第13話 貯金箱とお地蔵さん
小学校の工作の宿題で木細工を作った。
材料をどこから入手したのかは、覚えてない。
作ったのは貯金箱。
小さな釘は家に沢山あったし、金槌も工具箱にあった。百科事典くらいの大きさで、コインを入れると賽銭箱みたいに滑って入っていくように、投入口には斜めに角度をつけた板を設置することにした。一旦、コインを入れても、貯金箱をひっくり返してもコインはなかなか出てこない。つまり、お金を取り出すには貯金箱を破壊するしかない・・・はず。
まずは、木材を切る作業だ。竹定規で長さを測って、鉛筆で印をして、のこぎりで切断する。下手くそな手付きだから真っ直ぐになんて切れないし、かんなで端面を仕上げするなんて思い付きもしなかった。
切った木材を釘で固定する。
箱の形にして釘を打つのは意外と難しい。板を立てて側面に釘を打つと、板が倒れたり、ぐらついたり、せっかく釘を打っても位置がズレていたりするからだ。
釘打ちで失敗したところは、木工用ボンドで接着する。たっぷり白い木工用ボンドを隙間に入れ込む。はみ出したボンドは指で均す。手にもボンドがたっぷり付けながら、なんとか形は完成した。
放置してボンドが乾燥したら完成だ。
でも、手についたボンドを洗い流したが、なかなか取れない。ガビガビになった手でご飯を食べたが、工作していたのを知っていた母は何も言わなかった。

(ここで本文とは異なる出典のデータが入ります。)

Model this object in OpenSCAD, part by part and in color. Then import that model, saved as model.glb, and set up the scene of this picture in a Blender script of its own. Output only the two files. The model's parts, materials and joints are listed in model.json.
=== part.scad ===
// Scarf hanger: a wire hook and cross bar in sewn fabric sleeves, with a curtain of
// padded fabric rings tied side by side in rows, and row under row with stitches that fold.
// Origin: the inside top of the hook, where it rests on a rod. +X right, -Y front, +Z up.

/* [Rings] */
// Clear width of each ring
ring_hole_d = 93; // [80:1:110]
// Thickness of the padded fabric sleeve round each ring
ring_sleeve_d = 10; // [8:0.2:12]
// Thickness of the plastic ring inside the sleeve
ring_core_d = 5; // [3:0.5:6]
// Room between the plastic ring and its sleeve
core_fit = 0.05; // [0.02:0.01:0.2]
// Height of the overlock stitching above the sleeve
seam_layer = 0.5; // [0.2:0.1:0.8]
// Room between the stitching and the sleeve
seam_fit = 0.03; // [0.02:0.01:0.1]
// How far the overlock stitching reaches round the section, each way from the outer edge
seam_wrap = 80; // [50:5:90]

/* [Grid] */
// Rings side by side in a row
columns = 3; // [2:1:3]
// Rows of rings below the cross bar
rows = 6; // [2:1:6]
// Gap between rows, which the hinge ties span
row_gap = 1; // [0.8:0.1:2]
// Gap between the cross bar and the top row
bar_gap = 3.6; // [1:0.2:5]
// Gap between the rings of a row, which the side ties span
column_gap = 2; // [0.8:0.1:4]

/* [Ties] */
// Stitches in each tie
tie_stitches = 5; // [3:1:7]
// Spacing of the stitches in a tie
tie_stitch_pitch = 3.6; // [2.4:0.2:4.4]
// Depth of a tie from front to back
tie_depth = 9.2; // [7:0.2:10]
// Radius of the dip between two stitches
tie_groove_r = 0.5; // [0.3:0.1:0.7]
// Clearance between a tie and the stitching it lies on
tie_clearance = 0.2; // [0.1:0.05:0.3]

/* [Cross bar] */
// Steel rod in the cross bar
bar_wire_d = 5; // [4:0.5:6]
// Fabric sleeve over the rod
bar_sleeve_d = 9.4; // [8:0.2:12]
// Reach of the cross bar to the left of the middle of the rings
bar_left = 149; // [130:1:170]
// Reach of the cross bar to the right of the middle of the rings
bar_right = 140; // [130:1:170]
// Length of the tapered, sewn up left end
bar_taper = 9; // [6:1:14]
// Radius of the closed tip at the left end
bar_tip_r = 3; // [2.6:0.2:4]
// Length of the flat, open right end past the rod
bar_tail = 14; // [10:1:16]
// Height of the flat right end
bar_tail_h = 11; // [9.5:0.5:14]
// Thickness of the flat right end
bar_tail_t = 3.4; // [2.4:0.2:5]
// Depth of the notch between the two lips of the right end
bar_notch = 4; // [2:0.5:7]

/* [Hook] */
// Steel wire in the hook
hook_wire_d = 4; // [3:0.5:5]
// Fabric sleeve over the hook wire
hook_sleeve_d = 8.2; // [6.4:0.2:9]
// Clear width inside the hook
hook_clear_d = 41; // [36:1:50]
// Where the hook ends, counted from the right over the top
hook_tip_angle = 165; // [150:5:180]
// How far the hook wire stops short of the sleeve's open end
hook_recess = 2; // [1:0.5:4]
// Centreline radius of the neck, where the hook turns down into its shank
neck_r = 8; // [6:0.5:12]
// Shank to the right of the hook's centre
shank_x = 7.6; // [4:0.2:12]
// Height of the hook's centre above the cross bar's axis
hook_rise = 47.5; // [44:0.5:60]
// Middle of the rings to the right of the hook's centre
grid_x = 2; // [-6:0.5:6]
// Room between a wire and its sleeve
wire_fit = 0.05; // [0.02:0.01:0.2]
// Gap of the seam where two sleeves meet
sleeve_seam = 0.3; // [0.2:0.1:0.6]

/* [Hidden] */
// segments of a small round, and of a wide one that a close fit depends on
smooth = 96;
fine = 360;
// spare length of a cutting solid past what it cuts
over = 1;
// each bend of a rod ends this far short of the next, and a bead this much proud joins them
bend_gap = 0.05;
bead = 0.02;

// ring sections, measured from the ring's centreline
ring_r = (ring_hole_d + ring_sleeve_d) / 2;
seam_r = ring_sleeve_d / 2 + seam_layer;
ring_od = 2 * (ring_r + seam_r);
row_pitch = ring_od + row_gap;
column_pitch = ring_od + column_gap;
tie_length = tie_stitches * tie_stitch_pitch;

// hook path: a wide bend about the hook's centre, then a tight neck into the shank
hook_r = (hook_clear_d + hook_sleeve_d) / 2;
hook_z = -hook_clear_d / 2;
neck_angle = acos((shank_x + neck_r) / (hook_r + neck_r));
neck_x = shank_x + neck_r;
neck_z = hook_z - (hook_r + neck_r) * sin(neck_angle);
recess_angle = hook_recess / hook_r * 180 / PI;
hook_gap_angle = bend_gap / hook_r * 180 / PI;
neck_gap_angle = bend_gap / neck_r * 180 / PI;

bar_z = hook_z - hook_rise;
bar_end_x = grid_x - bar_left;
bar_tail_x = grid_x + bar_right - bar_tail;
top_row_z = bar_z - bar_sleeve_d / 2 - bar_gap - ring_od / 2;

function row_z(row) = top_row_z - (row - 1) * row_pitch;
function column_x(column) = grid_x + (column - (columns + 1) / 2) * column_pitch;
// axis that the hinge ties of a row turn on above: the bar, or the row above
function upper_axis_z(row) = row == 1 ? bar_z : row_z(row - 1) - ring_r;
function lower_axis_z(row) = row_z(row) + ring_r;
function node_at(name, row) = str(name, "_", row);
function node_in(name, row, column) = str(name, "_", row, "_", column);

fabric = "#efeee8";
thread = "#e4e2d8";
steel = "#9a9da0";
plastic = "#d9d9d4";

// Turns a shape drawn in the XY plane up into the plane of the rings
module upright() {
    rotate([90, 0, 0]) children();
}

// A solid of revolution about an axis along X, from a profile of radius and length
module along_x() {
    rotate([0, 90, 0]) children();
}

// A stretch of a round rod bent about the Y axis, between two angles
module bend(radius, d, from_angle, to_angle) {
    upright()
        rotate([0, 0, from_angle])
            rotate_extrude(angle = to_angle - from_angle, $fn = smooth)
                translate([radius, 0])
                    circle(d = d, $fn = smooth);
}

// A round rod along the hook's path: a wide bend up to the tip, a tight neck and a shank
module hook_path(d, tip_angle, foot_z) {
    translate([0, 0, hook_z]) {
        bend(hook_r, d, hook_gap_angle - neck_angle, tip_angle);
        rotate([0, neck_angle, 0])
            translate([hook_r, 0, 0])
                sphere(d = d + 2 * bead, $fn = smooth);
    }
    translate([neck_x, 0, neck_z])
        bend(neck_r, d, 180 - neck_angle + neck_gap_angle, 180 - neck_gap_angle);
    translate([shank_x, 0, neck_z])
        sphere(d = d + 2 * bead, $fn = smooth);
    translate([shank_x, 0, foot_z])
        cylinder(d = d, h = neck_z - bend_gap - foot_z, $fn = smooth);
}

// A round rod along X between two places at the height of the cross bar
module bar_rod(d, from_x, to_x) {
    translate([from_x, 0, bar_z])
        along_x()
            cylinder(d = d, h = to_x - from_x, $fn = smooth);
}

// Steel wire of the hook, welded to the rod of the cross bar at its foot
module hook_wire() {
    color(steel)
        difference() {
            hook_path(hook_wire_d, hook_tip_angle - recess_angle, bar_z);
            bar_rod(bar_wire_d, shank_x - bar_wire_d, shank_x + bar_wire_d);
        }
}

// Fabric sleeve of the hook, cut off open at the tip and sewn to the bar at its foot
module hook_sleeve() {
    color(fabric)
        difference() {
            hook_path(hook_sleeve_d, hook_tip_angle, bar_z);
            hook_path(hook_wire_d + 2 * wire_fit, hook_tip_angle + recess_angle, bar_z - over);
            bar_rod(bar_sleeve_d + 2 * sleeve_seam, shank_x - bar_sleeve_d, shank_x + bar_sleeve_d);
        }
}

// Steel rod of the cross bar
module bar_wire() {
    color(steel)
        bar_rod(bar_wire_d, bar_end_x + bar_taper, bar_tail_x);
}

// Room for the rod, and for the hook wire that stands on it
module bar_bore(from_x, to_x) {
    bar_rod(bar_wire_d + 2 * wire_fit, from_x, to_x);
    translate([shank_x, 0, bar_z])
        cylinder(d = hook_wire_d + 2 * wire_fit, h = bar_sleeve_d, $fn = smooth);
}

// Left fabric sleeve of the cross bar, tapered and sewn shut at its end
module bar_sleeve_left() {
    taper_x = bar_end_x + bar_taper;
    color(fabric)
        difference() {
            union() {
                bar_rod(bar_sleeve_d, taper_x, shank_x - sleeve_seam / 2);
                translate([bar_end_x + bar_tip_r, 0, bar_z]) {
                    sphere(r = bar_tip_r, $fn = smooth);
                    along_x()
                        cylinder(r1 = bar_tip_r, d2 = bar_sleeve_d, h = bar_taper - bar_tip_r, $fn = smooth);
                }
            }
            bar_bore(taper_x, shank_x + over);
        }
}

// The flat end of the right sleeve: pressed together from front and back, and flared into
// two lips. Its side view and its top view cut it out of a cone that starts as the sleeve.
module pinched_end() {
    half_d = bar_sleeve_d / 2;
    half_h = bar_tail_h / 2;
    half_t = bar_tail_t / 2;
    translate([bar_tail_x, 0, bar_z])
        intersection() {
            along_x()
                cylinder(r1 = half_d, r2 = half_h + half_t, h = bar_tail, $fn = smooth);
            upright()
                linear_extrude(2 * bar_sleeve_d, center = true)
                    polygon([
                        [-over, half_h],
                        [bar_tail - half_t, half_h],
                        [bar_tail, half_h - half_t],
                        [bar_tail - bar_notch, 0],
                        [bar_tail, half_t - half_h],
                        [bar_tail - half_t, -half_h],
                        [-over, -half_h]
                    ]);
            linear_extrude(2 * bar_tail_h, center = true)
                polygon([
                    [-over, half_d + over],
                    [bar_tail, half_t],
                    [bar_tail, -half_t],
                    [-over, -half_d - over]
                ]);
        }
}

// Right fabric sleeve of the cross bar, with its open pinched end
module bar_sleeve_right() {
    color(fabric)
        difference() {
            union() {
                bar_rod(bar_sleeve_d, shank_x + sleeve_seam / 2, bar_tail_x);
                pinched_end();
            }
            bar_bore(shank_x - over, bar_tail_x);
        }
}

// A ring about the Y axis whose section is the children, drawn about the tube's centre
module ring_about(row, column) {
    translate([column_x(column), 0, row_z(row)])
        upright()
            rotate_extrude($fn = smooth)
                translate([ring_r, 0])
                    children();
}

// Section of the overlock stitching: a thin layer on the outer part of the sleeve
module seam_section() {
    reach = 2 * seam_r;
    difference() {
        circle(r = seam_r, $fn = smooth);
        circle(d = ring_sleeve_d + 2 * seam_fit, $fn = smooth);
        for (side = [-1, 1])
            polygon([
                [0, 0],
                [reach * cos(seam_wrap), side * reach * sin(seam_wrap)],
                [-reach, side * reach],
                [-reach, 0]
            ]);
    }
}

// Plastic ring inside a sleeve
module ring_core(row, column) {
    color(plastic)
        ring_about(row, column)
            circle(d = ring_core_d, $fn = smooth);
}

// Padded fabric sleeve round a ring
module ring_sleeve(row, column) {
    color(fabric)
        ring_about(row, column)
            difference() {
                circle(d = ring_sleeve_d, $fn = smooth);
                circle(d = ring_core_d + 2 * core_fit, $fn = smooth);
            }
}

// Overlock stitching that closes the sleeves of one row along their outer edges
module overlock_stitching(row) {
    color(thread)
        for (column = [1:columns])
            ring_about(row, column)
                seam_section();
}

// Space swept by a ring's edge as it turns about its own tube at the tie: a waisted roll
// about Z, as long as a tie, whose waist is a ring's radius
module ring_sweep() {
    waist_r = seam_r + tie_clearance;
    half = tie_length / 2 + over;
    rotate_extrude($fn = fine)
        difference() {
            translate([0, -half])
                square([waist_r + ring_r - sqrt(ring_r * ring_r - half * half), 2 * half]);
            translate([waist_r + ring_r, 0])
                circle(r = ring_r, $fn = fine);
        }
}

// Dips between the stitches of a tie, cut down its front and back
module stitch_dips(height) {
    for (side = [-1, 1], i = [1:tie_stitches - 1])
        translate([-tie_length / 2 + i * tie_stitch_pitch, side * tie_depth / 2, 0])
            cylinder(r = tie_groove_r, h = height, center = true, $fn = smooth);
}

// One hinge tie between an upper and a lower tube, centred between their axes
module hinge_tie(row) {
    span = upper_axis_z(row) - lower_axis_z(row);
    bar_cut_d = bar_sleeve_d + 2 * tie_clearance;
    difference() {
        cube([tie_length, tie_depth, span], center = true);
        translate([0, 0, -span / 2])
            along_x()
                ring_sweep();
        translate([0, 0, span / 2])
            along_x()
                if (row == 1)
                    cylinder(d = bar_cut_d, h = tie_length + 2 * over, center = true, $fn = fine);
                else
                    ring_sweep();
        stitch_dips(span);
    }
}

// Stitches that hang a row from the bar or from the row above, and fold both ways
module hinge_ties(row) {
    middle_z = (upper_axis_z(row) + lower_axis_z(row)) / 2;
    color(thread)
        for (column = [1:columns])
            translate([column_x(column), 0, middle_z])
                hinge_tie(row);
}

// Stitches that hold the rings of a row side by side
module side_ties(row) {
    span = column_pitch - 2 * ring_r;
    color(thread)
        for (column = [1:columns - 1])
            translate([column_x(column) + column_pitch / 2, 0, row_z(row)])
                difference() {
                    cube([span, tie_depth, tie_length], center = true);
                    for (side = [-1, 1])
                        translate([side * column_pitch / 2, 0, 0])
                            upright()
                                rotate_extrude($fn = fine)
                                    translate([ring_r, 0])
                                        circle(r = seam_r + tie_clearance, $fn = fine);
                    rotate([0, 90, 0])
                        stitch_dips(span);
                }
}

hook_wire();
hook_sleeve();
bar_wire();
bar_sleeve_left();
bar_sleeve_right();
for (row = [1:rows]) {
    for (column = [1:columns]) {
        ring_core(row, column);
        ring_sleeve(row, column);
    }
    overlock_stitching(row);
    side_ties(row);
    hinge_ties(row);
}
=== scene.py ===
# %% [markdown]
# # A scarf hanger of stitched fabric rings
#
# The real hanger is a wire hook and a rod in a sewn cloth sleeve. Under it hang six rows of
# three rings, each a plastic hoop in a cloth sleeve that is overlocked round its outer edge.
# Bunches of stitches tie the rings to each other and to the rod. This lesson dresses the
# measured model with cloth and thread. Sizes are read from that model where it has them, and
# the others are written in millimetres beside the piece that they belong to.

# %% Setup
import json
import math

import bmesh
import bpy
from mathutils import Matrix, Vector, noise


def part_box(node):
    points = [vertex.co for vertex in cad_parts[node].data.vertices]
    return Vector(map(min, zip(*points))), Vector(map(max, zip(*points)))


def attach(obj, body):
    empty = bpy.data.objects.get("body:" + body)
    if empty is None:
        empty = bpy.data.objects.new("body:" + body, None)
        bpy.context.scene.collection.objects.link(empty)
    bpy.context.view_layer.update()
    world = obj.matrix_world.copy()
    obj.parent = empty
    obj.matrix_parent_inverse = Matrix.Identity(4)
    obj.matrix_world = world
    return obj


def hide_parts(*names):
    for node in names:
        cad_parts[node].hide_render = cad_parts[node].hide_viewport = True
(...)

お風呂に入ったときに、お湯で手についたボンドを取ってすっきりした。お風呂から出た後に、貯金箱を眺めに行ったが、ボンドは乾燥してなかった。
そのまま数日たった。
ボンドが乾燥して完成品となった貯金箱に弟と10円玉を入れる。投入口に置かれた10円玉は、入り口を滑って行き軽い音を立てて箱の中に落ちた。箱を逆さまにして降ってみても出てこない。10円玉がカラカラする音が聞こえるだけだ。
成功だ。
「もうちょっとお金入れてみたいね。」
と、弟が言うので、近所のお地蔵さんの前に賽銭箱として置くこと思い付いた。
祠にも入っていない小さなお地蔵さんだった。その前に貯金箱を二人で置きにいった。そっと置いて立ち去る。
気になって物陰から見る。
おばあさんが通りかかったときに、その貯金箱に気がついたが、しばし立ち止まっただけだった。
ドキドキしながらしばらく眺めていたが、回収した。成果はゼロ。
その後、その下手くそな貯金箱は家にあったが、いつの間にか処分されていた。
ありえないことだろうけれども、もし、貯金箱にお金がざくざく入っていたら、人生変わったかもしれないと思う。人を騙すことに鈍感になってたかもしれないという意味で。